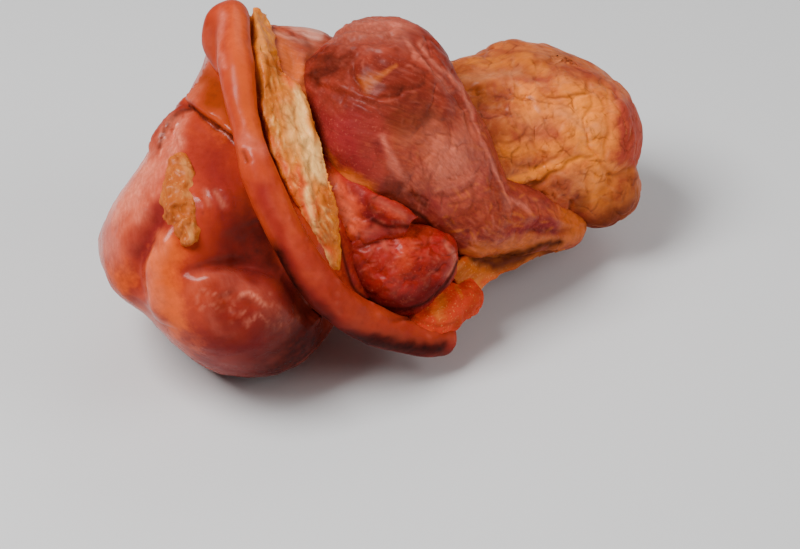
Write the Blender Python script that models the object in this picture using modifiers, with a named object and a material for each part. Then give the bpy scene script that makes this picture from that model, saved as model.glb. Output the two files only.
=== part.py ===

==

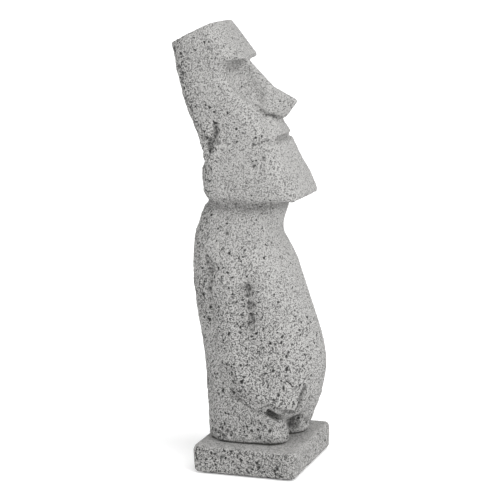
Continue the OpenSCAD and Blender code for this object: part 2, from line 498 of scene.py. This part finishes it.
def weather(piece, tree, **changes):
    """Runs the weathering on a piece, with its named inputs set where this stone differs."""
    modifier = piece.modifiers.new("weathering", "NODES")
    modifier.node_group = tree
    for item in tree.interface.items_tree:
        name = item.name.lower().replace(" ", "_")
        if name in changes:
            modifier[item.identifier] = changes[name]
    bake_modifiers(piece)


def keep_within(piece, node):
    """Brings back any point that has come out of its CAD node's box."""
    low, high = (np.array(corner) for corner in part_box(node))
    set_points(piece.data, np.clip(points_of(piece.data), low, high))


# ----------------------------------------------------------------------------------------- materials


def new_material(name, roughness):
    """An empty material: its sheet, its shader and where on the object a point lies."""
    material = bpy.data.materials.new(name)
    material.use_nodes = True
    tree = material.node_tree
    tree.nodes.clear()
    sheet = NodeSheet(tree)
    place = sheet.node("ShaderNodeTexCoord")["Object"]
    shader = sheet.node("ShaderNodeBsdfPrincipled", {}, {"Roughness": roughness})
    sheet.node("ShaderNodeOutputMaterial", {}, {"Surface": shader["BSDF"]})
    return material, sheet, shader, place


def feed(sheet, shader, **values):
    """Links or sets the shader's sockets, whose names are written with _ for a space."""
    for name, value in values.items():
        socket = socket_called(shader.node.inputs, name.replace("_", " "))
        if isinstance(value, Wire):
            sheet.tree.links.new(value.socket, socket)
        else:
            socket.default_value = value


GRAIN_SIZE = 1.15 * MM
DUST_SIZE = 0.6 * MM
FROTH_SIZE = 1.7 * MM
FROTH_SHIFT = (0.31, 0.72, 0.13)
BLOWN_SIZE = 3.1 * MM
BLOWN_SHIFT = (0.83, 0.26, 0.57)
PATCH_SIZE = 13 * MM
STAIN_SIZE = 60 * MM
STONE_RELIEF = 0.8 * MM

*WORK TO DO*
Would you quote everything above from the line containing "Continue the OpenSCAD" down to the line containing "bake_modifiers(piece)"? Include both of those lines and nothing else.

*SOLUTION FOR THIS PROBLEM*
Continue the OpenSCAD and Blender code for this object: part 2, from line 498 of scene.py. This part finishes it.
def weather(piece, tree, **changes):
    """Runs the weathering on a piece, with its named inputs set where this stone differs."""
    modifier = piece.modifiers.new("weathering", "NODES")
    modifier.node_group = tree
    for item in tree.interface.items_tree:
        name = item.name.lower().replace(" ", "_")
        if name in changes:
            modifier[item.identifier] = changes[name]
    bake_modifiers(piece)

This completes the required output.